The most obvious difference between the two texts is that one is a spoken dialogue, and one is a written monologue. The dialogic spoken text offers a degree of spontaneity, in which the teacher clarifies and ask questions about what the student is saying and the student is able to rework and change the things he is saying. For example, Damien begins by saying, “Umm so then there’s…”, before changing tack and saying, “You could go to that corner or the next corner or the next corner. You choose one then you go you go”. At this point the teacher interrupts to clarify what Damien is saying: “Right, just slow down. Tell me again”. The dialogic and spontaneous nature of this conversation therefore contributes to what Thomas and Thomas (2022: 41) describe as a ‘processlike’ text, where Damien works with the teacher to explore and clarify ideas and negotiate points of view. Damien and his teacher also use a number of oral features, including gestures, pauses, filler words and different types of intonation to suggest different emphases, which helps create meaning spoken text. For this reason, we can say that this text is ‘embedded in a context’. That is, to understand what Damien means, we need to be in the same context so we can pick up on a variety of verbal and active cues (Thomas and Thomas 2022: 41).

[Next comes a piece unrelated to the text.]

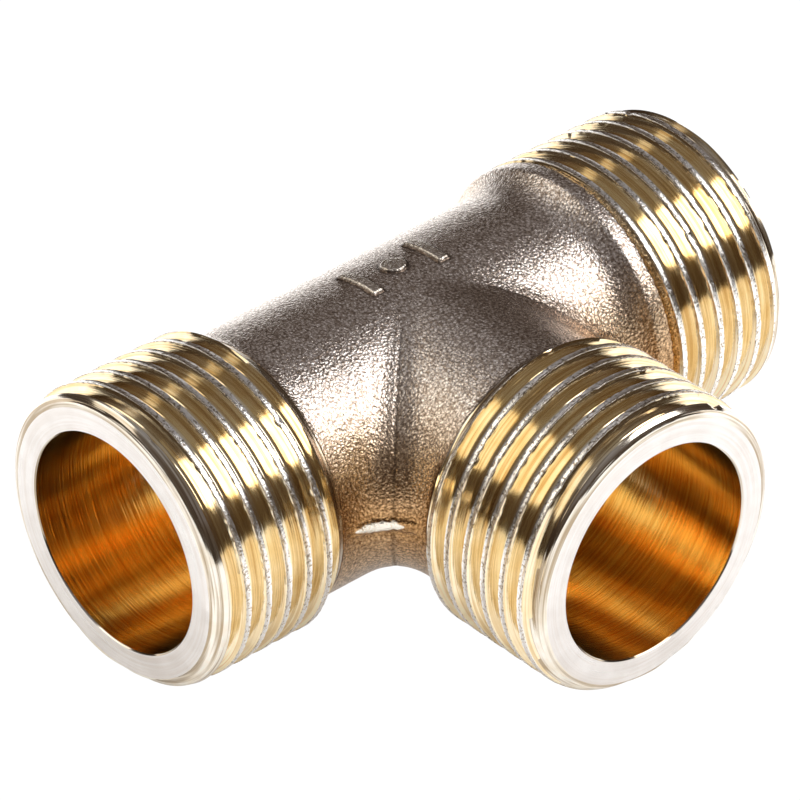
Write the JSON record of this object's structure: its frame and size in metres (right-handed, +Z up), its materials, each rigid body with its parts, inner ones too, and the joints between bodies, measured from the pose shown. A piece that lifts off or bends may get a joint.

By contrast, the written text is a monologue that does not offer the same opportunities for clarification or negotiation. It is more ‘productlike’ (Thomas and Thomas 2021: page reference), with a very clear sequence through specific steps that suggests it has been pre-planned. The written text does not draw on oral features of language, like gestures or pauses because these are unknown; we are not seeing a dialogue but reading a monologue. As such, it needs to be much more explicit about its meanings. In terms of expression, this is done by drawing on written graphic features, including layout, such as the heading, “Going to School”, which is centred and underlined and makes explicit what the ultimate goal of the procedure is.

Similarly, each new step is written on a new line, with Step 1, Step 2, etc. aligned down the page one below the other. This helps the text to be very clear and helps guide the reader to specific pieces of contextual information. The process-like and product-like features of the spoken and written texts in question are built through different kinds of complexity related to both grammar and vocabulary. The spoken text’s reliance on gestures and oral features of language means it does not need to include the same degree of lexical specificity. Rather, it relies heavily on pronouns and general determiners for places such as that and there. In terms of lexical density, Damien’s spoken text has a relatively low ratio of lexical words to grammatical words, (~0.7), suggesting there are more grammatical words than lexical words. The ratio of lexical words to grammatical words in the written text, on the other hand, is ~1.8, meaning that there are almost double the number of lexical words to grammatical words. The written text relies on more explicit lexical items to give precise locations (using proper nouns “Ethyl’s” or nouns “road”, “crossing”) as well as more explicit directions through adverbs (“down”; “right”). The written text is thus more ‘lexically dense and can be understood outside the context in which it is written.

In addition, the spoken text is grammatically intricate (intricacy = 2.2). This is shown by the number of clauses linked together with conjunctions. The following example illustrates this: where one sentence includes four clauses (numbered) – some repeated and some including conjunctions (underlined): “Then you go… there’s three corners you can do… umm there’s three corners: one of them or if you want to go to this first one”. The written text on the other hand, is more pre-planned, and grammatical simpler (intricacy = 1.6) with each sentence having fewer clauses and conjunctions (three sentence have one clause, one sentence has two and one sentence has three).

Taken together, the two texts show considerable differences despite both being procedures giving directions about how to reach a destination. They differ considerably regarding the mode continuum, in terms of their [removed]oral and graphic features), their grammar (intricacy or simplicity), their lexis (sparseness or density) and the way they are produced (dialogic vs monologic, spontaneous vs planned, embedded in a context vs context independent). Understanding this difference is important for teachers in developing their metalinguistic awareness (Myhill 2018) as it will help to sensitise children to the intricacies of writing as they move from speaking texts as in Text 1 to writing texts as in Text 2.